À l’heure où la secousse initiée par le « printemps » tunisien n’en finit pas d’ébranler les scènes politiques arabes, que peut-on pressentir de la place à venir de la référence religieuse (islamique) dans l’espace public en général, dans le lexique politique en particulier ?

En Tunisie comme en Égypte, les premiers scrutins marquant la sortie de la longue séquence autoritariste ont posé quelques jalons qui permettent d’esquisser – fut-ce prudemment – quelques éléments de réponse. Les urnes ont laissé entrevoir la couleur politique convergente des élites appelées à relayer la génération dite des « nationalistes laïques » : elles appartiennent au courant qui a fondé sa fortune politique sur la mobilisation ostentatoire de l’appartenance islamique. Ce message des urnes a, sur un point essentiel, surpris les observateurs de la rive nord de la Méditerranée : à la différence des révolutionnaires français ou européens des XVIIIe et XIXe siècles, la préoccupation prioritaire de la majorité des électeurs du Maghreb et du Proche-Orient n’était pas d’expulser la référence religieuse de l’espace public.

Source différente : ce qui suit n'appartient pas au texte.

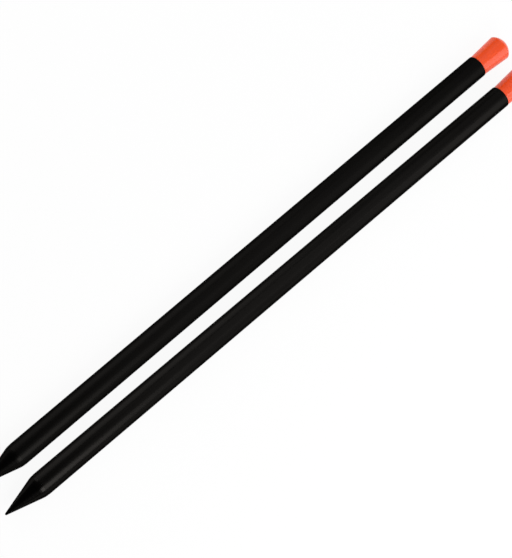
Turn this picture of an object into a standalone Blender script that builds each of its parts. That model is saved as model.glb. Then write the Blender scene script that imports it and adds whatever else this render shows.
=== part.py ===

La vox populi arabe a montré en fait que l’hégémonie coloniale, relayée par les politiques impérialistes, exacerbée enfin au début des années 1990 par la militarisation de la diplomatie pétrolière américaine, continue à jouer un rôle de repoussoir dans l’imaginaire collectif. Et que la crainte persiste du danger que cette overdose de présence occidentale ferait courir à l’intégrité et à l’identité régionales. Or, si dans l’histoire française de la République, la référence religieuse a été combattue en raison du rôle historique de l’Église dans l’Ancien Régime, à l’opposé, la référence islamique a été largement mobilisée au sud de la Méditerranée pour fournir ses ressources culturelles à la résistance opposée à l’invasion étrangère. Aussi « endogène » que « sacrée », indissociable de cette culture locale de la résistance, elle est perçue aujourd’hui comme trop intimement liée à l’identité nationale pour menacer l’ouverture démocratique (Krichen 2011).

Dans la hiérarchie des attentes exprimées par les électeurs, le choix du lexique et des références politiques a cédé ainsi la priorité à des objectifs moins idéologiques. Au premier rang d’entre-eux apparaît la résorption des profondes inégalités, politiques et sociales, que les élites post-indépendantistes, s’abritant souvent pour s’accrocher au pouvoir derrière la menace que leurs challengers « islamistes » auraient fait courir à une démocratie au demeurant de façade, sont accusées d’avoir laissé se creuser.

C’est à Moncef Marzouki, alors en route pour la présidence de la République tunisienne, que l’on a envie d’emprunter sa formulation tout particulièrement éclairante de la problématique à venir du fait religieux dans les pays arabes :

« La Tunisie et le monde arabe sont capables d’être gouvernés au centre par des laïcs modérés et des islamistes modérés. Ces gens-là existent, ce sont eux qui vont faire l’histoire de ces pays. » (Puchot 2012, p. 167)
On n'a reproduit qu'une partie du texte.